The fact that, despite these drawbacks,
You Can't Run Away From It is a slightly better-than-average movie is a striking tribute to the lasting human interest of the basic situation: boy meets girl, boy loses girl, boy gets girl. It is a situation that most moviegoers have long been conditioned to accept, but in the case of this picture, those who remember the original will be wise to resist the conclusion ex pressed in the new title.
Julie (MGM) is a regular little pell-meller from the opening scene, in which a jealous husband (Louis Jourdan) quarrels with his wife (Doris Day) while she is driving a car, jams his foot on the throttle, and for the next two minutes gives the moviegoer practically all the sensations of being a member of an avalanche. After that, it somehow occurs to Julie that the man she is married to may not be entirely right in the head.
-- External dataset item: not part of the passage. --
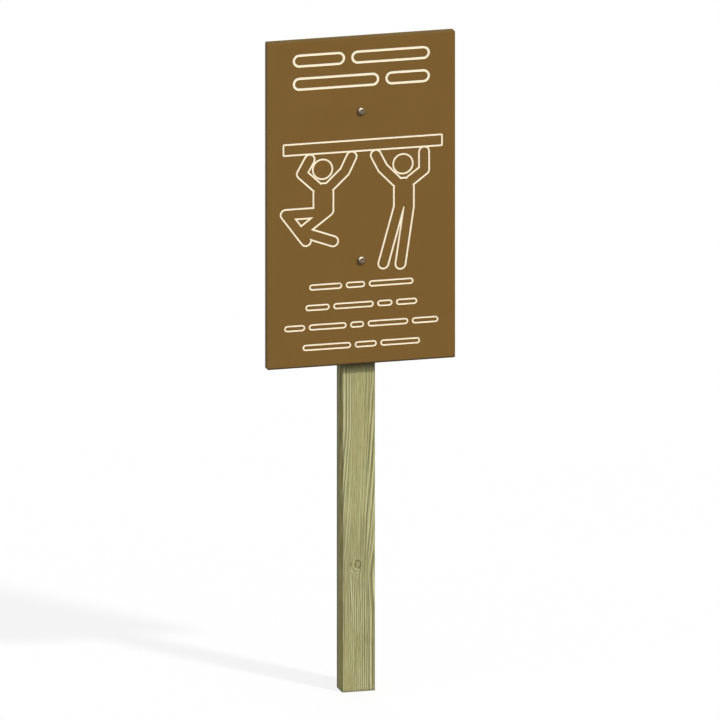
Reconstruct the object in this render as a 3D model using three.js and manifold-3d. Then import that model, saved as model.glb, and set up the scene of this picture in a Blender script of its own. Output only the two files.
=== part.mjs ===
// Park interpretation sign: a flat engraved board bolted to the front of a timber post.
// Millimetres. +Z is up, the board faces -Y, and +X is to the reader's right.
// The origin is the centre of the post's foot.

import * as THREE from 'three';
import { mergeVertices } from 'three/addons/utils/BufferGeometryUtils.js';
import Module from 'manifold-3d';

const manifold = await Module();
manifold.setup();

// The whole sign
const overallHeight = 1397;

// The board
const boardWidth = 400;
const boardHeight = 695;
const boardThickness = 20;
const boardCornerRadius = 3;
const boardEdgeEase = 2;

// The post
const postWidth = 70;
const postDepth = 47;
const postArrisRadius = 2.5;
const postTopBelowBoardTop = 46;
const postTopFall = 12;
const postTopEase = 3;

// Where the bolts stand on the board
const upperBoltBelowBoardTop = 157;
const boltSpacing = 317;

// The bolts
const boltDiameter = 10;
const boltHeadDiameter = 17.5;
const boltHeadHeight = 5.5;
const boltHeadRim = 0.9;
const boltHeadCrownFlat = 4.2;
const socketAcrossFlats = 6;
const socketDepth = 3;
const socketPointDepth = 1;
const boltTail = 7.5;
const boltTipChamfer = 1.2;

// The washers
const washerDiameter = 30;
const washerThickness = 2.5;

// The lock nuts
const nutAcrossFlats = 16;
const nutHexHeight = 7;
const nutBearingDiameter = 14.8;
const nutCollarDiameter = 14.4;
const nutCollarHeight = 3;
const nutCollarWall = 0.9;
const nutCollarEase = 0.7;
const nutChamferAngle = THREE.MathUtils.degToRad(30);
const nutThreadMouth = 0.8;
const ringThickness = 2.2;

// Clearances
const boreClearance = 0.5;
const threadClearance = 0.3;
const ringClearance = 0.3;

// How far a cutter runs past the face that it opens
const cutOverrun = 2;

// Facets round a turned piece, on a dome's side, and on a small rounded edge
const roundFacets = 48;
const domeFacets = 8;
const edgeFacets = 4;
const hexagonSides = 6;

// Places that follow from the sizes
const boardTop = overallHeight;
const boardBottom = boardTop - boardHeight;
const postHeight = boardTop - postTopBelowBoardTop;
const postFront = -postDepth / 2;
const postBack = postDepth / 2;
const boardBack = postFront;
const boardFront = boardBack - boardThickness;
const upperBoltHeight = boardTop - upperBoltBelowBoardTop;
const lowerBoltHeight = upperBoltHeight - boltSpacing;
const washerBack = postBack + washerThickness;
const nutHexBack = washerBack + nutHexHeight;
const nutCollarBack = nutHexBack + nutCollarHeight;
const boltTip = nutCollarBack + boltTail;
const boltRadius = boltDiameter / 2;
const boreRadius = boltRadius + boreClearance;
const threadedBoreRadius = boltRadius + threadClearance;
const fastenerHeights = { upper: upperBoltHeight, lower: lowerBoltHeight };

// Colours and surfaces
const finishes = {
  treatedPine: { color: '#a39f72', roughness: 0.85, metalness: 0 },
  brownBoard: { color: '#7a5d30', roughness: 0.6, metalness: 0 },
  zincSteel: { color: '#b6b3ab', roughness: 0.35, metalness: 1 },
  nylon: { color: '#dcd8cc', roughness: 0.5, metalness: 0 },
};

// Directions in which an outline is drawn and pushed out: its own x, its own y, and the way it is pushed
const alongX = new THREE.Vector3(1, 0, 0);
const alongY = new THREE.Vector3(0, 1, 0);
const alongZ = new THREE.Vector3(0, 0, 1);
const towardReader = alongY.clone().negate();

// A closed solid from a geometry, for cutting and joining
function solidFrom(geometry) {
  const bare = geometry.clone();
  bare.deleteAttribute('normal');
  bare.deleteAttribute('uv');
  const merged = mergeVertices(bare);
  const corners = Array.from(merged.index.array);
  const kept = [];
  for (let i = 0; i < corners.length; i += 3) {
    const [a, b, c] = corners.slice(i, i + 3);
    if (a !== b && b !== c && c !== a) {
      kept.push(a, b, c);
    }
  }
  const mesh = new manifold.Mesh({
    numProp: 3,
    vertProperties: new Float32Array(merged.attributes.position.array),
    triVerts: new Uint32Array(kept),
  });
  return new manifold.Manifold(mesh);
}

function geometryFrom(solid) {
  const mesh = solid.getMesh();
  const geometry = new THREE.BufferGeometry();
  geometry.setAttribute('position', new THREE.BufferAttribute(mesh.vertProperties, 3));
  geometry.setIndex(new THREE.BufferAttribute(mesh.triVerts, 1));
  geometry.computeVertexNormals();
  return geometry;
}

// A body turned about an axis along Y, from [radius, place along Y] points listed towards +Y.
// With six sides it is a hexagonal body whose corners lie on the radius.
function turned(profile, sides = roundFacets) {
  const points = profile.map(([radius, along]) => new THREE.Vector2(radius, along));
  return solidFrom(new THREE.LatheGeometry(points, sides));
}

// An outline drawn in two of the sign's directions and pushed out along the third, from `start`
function pushedOut(outline, drawnX, drawnY, pushedWay, start, options) {
  const geometry = new THREE.ExtrudeGeometry(outline, options);
  const turn = new THREE.Matrix4().makeBasis(drawnX, drawnY, pushedWay);
  turn.setPosition(pushedWay.clone().multiplyScalar(start));
  geometry.applyMatrix4(turn);
  return solidFrom(geometry);
}

function roundedRectangle(left, bottom, right, top, radius) {
  const shape = new THREE.Shape();
  shape.absarc(right - radius, bottom + radius, radius, -Math.PI / 2, 0);
  shape.absarc(right - radius, top - radius, radius, 0, Math.PI / 2);
  shape.absarc(left + radius, top - radius, radius, Math.PI / 2, Math.PI);
  shape.absarc(left + radius, bottom + radius, radius, Math.PI, Math.PI * 1.5);
  return shape;
}

function polygon(points) {
  return new THREE.Shape(points.map(([x, y]) => new THREE.Vector2(x, y)));
}

// A straight bore along Y between two places
function bore(radius, from, to) {
  return turned([[0, from], [radius, from], [radius, to], [0, to]]);
}

function withBoltBores(solid, from, to) {
  const cutter = bore(boreRadius, from - cutOverrun, to + cutOverrun);
  return Object.values(fastenerHeights).reduce(
    (body, height) => body.subtract(cutter.translate([0, 0, height])),
    solid,
  );
}

// The post is what its plan and its side view have in common. Its long edges are rounded.
// Its top falls to the back, behind the board, so that rain runs off, and is eased front and back.
function postSolid() {
  const plan = roundedRectangle(-postWidth / 2, postFront, postWidth / 2, postBack, postArrisRadius);
  const prism = pushedOut(plan, alongX, alongY, alongZ, 0, {
    depth: postHeight,
    bevelEnabled: false,
    curveSegments: edgeFacets,
  });
  const backTop = postHeight - postTopFall;
  const sideView = polygon([
    [postFront - cutOverrun, -cutOverrun],
    [postBack + cutOverrun, -cutOverrun],
    [postBack + cutOverrun, backTop - postTopEase - cutOverrun],
    [postBack - postTopEase, backTop],
    [postFront + postTopEase, postHeight],
    [postFront - cutOverrun, postHeight - postTopEase - cutOverrun],
  ]);
  const side = pushedOut(sideView, alongY, alongZ, alongX, -postWidth / 2 - cutOverrun, {
    depth: postWidth + cutOverrun * 2,
    bevelEnabled: false,
  });
  return withBoltBores(prism.intersect(side), postFront, postBack);
}

// The board is a plain rectangle with eased edges
function boardSolid() {
  const outline = roundedRectangle(
    -boardWidth / 2, boardBottom, boardWidth / 2, boardTop, boardCornerRadius,
  );
  const board = pushedOut(outline, alongX, alongZ, towardReader, -boardBack + boardEdgeEase, {
    depth: boardThickness - boardEdgeEase * 2,
    bevelEnabled: true,
    bevelThickness: boardEdgeEase,
    bevelSize: boardEdgeEase,
    bevelOffset: -boardEdgeEase,
    bevelSegments: edgeFacets,
    curveSegments: edgeFacets,
  });
  return withBoltBores(board, boardFront, boardBack);
}

// A button-headed bolt, seated on the board's face, with a hexagonal socket that ends in a point
function boltSolid() {
  const headTop = boardFront - boltHeadHeight;
  const headRadius = boltHeadDiameter / 2;
  const crownRadius = boltHeadCrownFlat;
  const domeHeight = boltHeadHeight - boltHeadRim;
  const profile = [[0, headTop]];
  for (let i = 0; i <= domeFacets; i += 1) {
    const angle = (Math.PI / 2) * (i / domeFacets);
    profile.push([
      crownRadius + (headRadius - crownRadius) * Math.sin(angle),
      headTop + domeHeight * (1 - Math.cos(angle)),
    ]);
  }
  profile.push(
    [headRadius, boardFront],
    [boltRadius, boardFront],
    [boltRadius, boltTip - boltTipChamfer],
    [boltRadius - boltTipChamfer, boltTip],
    [0, boltTip],
  );
  return turned(profile).subtract(socketSolid(headTop));
}

function socketSolid(headTop) {
  const cornerRadius = socketAcrossFlats / 2 / Math.cos(Math.PI / hexagonSides);
  const floor = headTop + socketDepth;
  return turned([
    [0, headTop - cutOverrun],
    [cornerRadius, headTop - cutOverrun],
    [cornerRadius, floor],
    [0, floor + socketPointDepth],
  ], hexagonSides);
}

function washerSolid() {
  return turned([
    [threadedBoreRadius, postBack],
    [washerDiameter / 2, postBack],
    [washerDiameter / 2, washerBack],
    [threadedBoreRadius, washerBack],
    [threadedBoreRadius, postBack],
  ]);
}

// A hexagon with chamfered corners, a thinner round collar behind it that holds the ring,
// and a countersunk mouth where the thread starts
function nutSolid() {
  const flatRadius = nutAcrossFlats / 2;
  const cornerRadius = flatRadius / Math.cos(Math.PI / hexagonSides);
  const bearingRadius = nutBearingDiameter / 2;
  const outside = cornerRadius + cutOverrun;
  const chamferDepth = (outside - bearingRadius) * Math.tan(nutChamferAngle);
  const hexagon = turned([
    [0, washerBack],
    [cornerRadius, washerBack],
    [cornerRadius, nutHexBack],
    [0, nutHexBack],
  ], hexagonSides);
  const chamfers = turned([
    [0, washerBack],
    [bearingRadius, washerBack],
    [outside, washerBack + chamferDepth],
    [outside, nutHexBack - chamferDepth],
    [bearingRadius, nutHexBack],
    [0, nutHexBack],
  ]);
  const collarRadius = nutCollarDiameter / 2;
  const collar = turned([
    [0, nutHexBack - nutHexHeight / 2],
    [collarRadius, nutHexBack - nutHexHeight / 2],
    [collarRadius, nutCollarBack - nutCollarEase],
    [collarRadius - nutCollarEase, nutCollarBack],
    [0, nutCollarBack],
  ]);
  const mouth = turned([
    [0, washerBack - cutOverrun],
    [threadedBoreRadius + nutThreadMouth + cutOverrun, washerBack - cutOverrun],
    [threadedBoreRadius, washerBack + nutThreadMouth],
    [0, washerBack + nutThreadMouth],
  ]);
  return hexagon
    .intersect(chamfers)
    .add(collar)
    .subtract(bore(threadedBoreRadius, washerBack - cutOverrun, nutCollarBack + cutOverrun))
    .subtract(bore(ringSeatRadius(), ringFront(), nutCollarBack + cutOverrun))
    .subtract(mouth);
}

function ringSeatRadius() {
  return nutCollarDiameter / 2 - nutCollarWall;
}

function ringFront() {
  return nutCollarBack - nutCollarEase - ringThickness;
}

// The nylon ring sits on the floor of the collar's seat, just under the collar's lip
function ringSolid() {
  const outside = ringSeatRadius() - ringClearance;
  const back = ringFront() + ringThickness;
  return turned([
    [threadedBoreRadius, ringFront()],
    [outside, ringFront()],
    [outside, back],
    [threadedBoreRadius, back],
    [threadedBoreRadius, ringFront()],
  ]);
}

function piece(name, geometry, finish) {
  const mesh = new THREE.Mesh(geometry, new THREE.MeshStandardMaterial(finish));
  mesh.name = name;
  return mesh;
}

const sign = new THREE.Group();
sign.add(piece('post', geometryFrom(postSolid()), finishes.treatedPine));
sign.add(piece('sign_panel', geometryFrom(boardSolid()), finishes.brownBoard));

// Each bolt passes the board and the post, and is held behind the post by a washer and a lock nut
const fastenerPieces = {
  bolt: [geometryFrom(boltSolid()), finishes.zincSteel],
  washer: [geometryFrom(washerSolid()), finishes.zincSteel],
  nut: [geometryFrom(nutSolid()), finishes.zincSteel],
  nut_ring: [geometryFrom(ringSolid()), finishes.nylon],
};
for (const [place, height] of Object.entries(fastenerHeights)) {
  for (const [part, [geometry, finish]] of Object.entries(fastenerPieces)) {
    const mesh = piece(`${place}_${part}`, geometry, finish);
    mesh.position.z = height;
    sign.add(mesh);
  }
}

export default sign;
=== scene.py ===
"""Park interpretation sign: an engraved brown board, bolted to a green-treated softwood post.

Everything is in metres, in the frame's own axes: +Z up, the board faces -Y, +X to the reader's right.
"""

import math

import bpy
from mathutils import Matrix, Vector, noise


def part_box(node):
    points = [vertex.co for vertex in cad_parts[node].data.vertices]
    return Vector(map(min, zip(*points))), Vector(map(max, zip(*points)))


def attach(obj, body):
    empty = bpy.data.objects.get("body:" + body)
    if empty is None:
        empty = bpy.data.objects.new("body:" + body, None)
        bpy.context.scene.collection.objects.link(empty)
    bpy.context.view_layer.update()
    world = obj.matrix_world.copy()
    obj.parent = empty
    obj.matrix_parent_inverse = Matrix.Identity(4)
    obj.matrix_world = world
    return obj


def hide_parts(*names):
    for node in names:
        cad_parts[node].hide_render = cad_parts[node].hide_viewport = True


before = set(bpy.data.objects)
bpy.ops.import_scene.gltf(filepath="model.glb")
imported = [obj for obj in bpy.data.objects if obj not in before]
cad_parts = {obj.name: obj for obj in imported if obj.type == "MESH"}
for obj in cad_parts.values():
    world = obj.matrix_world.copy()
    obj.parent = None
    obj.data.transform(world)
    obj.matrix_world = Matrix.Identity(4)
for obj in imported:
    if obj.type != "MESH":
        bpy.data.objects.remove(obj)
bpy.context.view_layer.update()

MM = 0.001

# Places and sizes that the frame gives
BOARD_LOW, BOARD_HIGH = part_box("sign_panel")
POST_LOW, POST_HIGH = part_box("post")
BOARD_FRONT = BOARD_LOW.y
BOARD_BACK = BOARD_HIGH.y
BOARD_HALF_WIDTH = BOARD_HIGH.x
FASTENER_PLACES = ("upper", "lower")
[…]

One night in bed she asks him about his jealousy, discovers that he murdered her previous husband, always thought to have been a suicide, because he could not stand the thought of any other man being near her. Fadeout, with the camera on the killer's gleaming eyes, and a long, dark night ahead.
Next morning Julie runs to the police, who tell her there is absolutely nothing they can do--no evidence. They advise her to stay out of town, keep out of his way. She flees secretly to San Francisco, puts up at a big, crowded hotel under an assumed name. The phone rings. "Julie," her husband coos, "you are going to die." And so on.